6. And be it further enacted, That the trustees of such company for the time being shall have power to make and prescribe such bylaws, rules and regulations as they shall deem proper respecting the management and disposition of the stock, property and estate of such company, the duties of the officers, artificers and servants by them to be employed, the election of trustees, and all such matters as appertain to the concerns of the said company to appoint such and so many officers, clerks and servants for carrying on the business of the said company, and with such wages as to them shall seem reasonable; Provided, That such by-laws be not inconsistent with the Constitution and Laws of this State and of the United States.

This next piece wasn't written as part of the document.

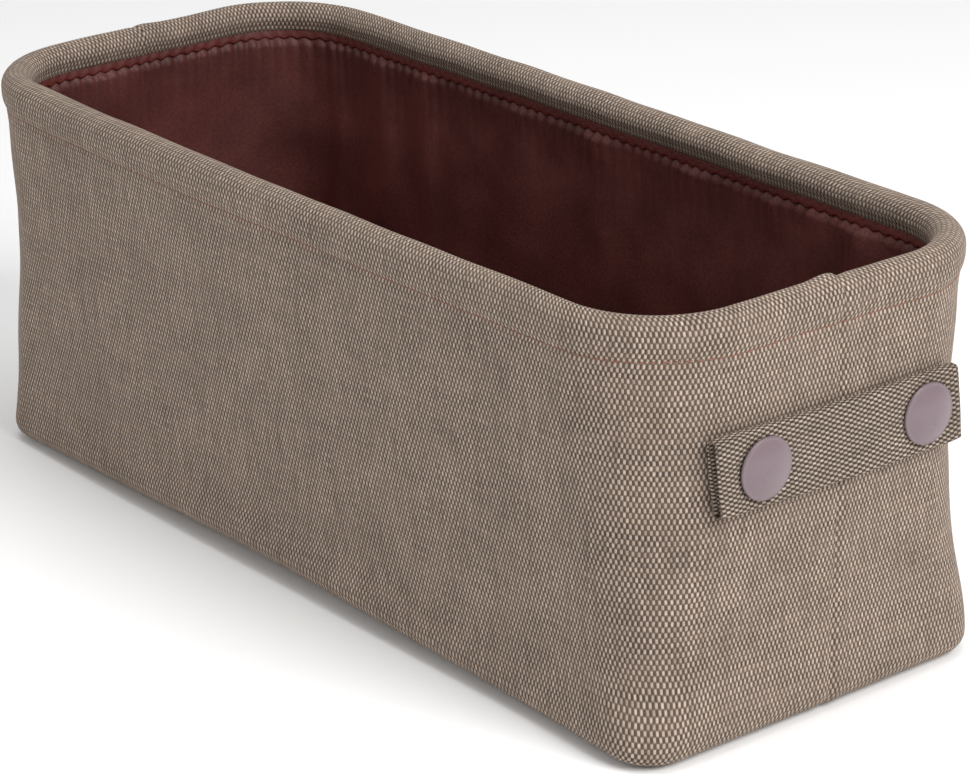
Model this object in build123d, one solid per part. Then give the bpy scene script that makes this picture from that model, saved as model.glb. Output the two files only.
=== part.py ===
"""Fabric storage bin: a long, narrow canvas bin with a lining, a rolled rim and a strap handle on each end.

Millimetres, +Z up. X runs along the bin, Y across it, and the origin is the middle of the base.
"right" is the +X end, "left" the -X end, "front" the -Y side and "back" the +Y side.
"""
import os

from build123d import *

# Outline of the bin, measured on the outside of the canvas
RIM_LENGTH = 350.0
RIM_WIDTH = 143.0
HEIGHT = 134.0
RIM_CORNER_RADIUS = 38.0
BASE_CORNER_RADIUS = 14.0
BOTTOM_EDGE_RADIUS = 8.0
RIM_ROLL_RADIUS = 5.2

# The soft wall at a few heights: how far its corners sit inside the rim's outline,
# and how far its end panels and side panels bow out between the corners
WALL_STATIONS = [
    # height, corner inset, end bow, side bow
    (0.0, 3.5, 1.0, 0.5),
    (12.0, 3.5, 1.8, 0.9),
    (32.0, 5.0, 3.6, 2.0),
    (56.0, 5.5, 4.8, 2.8),
    (86.0, 4.2, 4.5, 2.6),
    (104.0, 2.2, 2.2, 1.7),
    (118.0, 0.8, 1.0, 0.8),
    (HEIGHT - RIM_ROLL_RADIUS, 0.0, 0.0, 0.0),
]

# Thickness of each layer of the wall and base, and the air left between two layers
CANVAS = 1.2
FOAM = 5.9
LINING = 0.6
LAYER_GAP = 0.1
BASE_PAD = 3.0
BASE_BOARD = 2.0

# Rim: the canvas turns over a wire hoop and ends inside as a short facing; the topstitch goes through the hem
FACING_DROP = 8.0
HEM_HEIGHT = 3.8
HEM_THICKNESS = 0.8
WIRE_RADIUS = 1.2
FERRULE_WALL = 0.6
FERRULE_LENGTH = 18.0
THREAD_RADIUS = 0.35

# Strap handle on each end, held by two capped rivets
STRAP_LENGTH = 96.0
STRAP_HEIGHT = 25.0
STRAP_THICKNESS = 2.6
STRAP_LEVEL = 86.0
STRAP_SHIFT = 2.5
STRAP_STANDOFF = 0.5
GRIP_LENGTH = 40.0
GRIP_GAP = 0.4
RIVET_SPACING = 62.6
CAP_RADIUS = 9.8
CAP_EDGE = 0.9
CAP_RISE = 3.0
POST_RADIUS = 1.7
POST_CLEARANCE = 0.05
POST_IN_CAP = 1.2
WASHER_RADIUS = 6.0
WASHER_THICKNESS = 1.2
WASHER_DEPTH = 3.7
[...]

7. And be it further enacted, That the stock of such company shall be deemed personal estate, and be transferable in such manner

as shall be prescribed by the laws of the company; and that for all debts which shall be due and owing by the company at the time of its dissolution, the persons then composing such company shall be individually responsible to the extent of their respective shares of stock in the said company, and no further; and that it shall not be lawful for such company to use their funds, or any part thereof, in any banking transactions, or in the purchase of any stock of any bank, or in the purchase of any public stock whatever, or for any other purpose than those specified in such instrument as aforesaid.

8. And be it further enacted, That the copy of any certificate filed in pursuance of this act, and certified to be a true copy by the Secretary of this State, or his deputy, shall together with this act, be received in all courts and places as legal evidence of the incorporation of such company.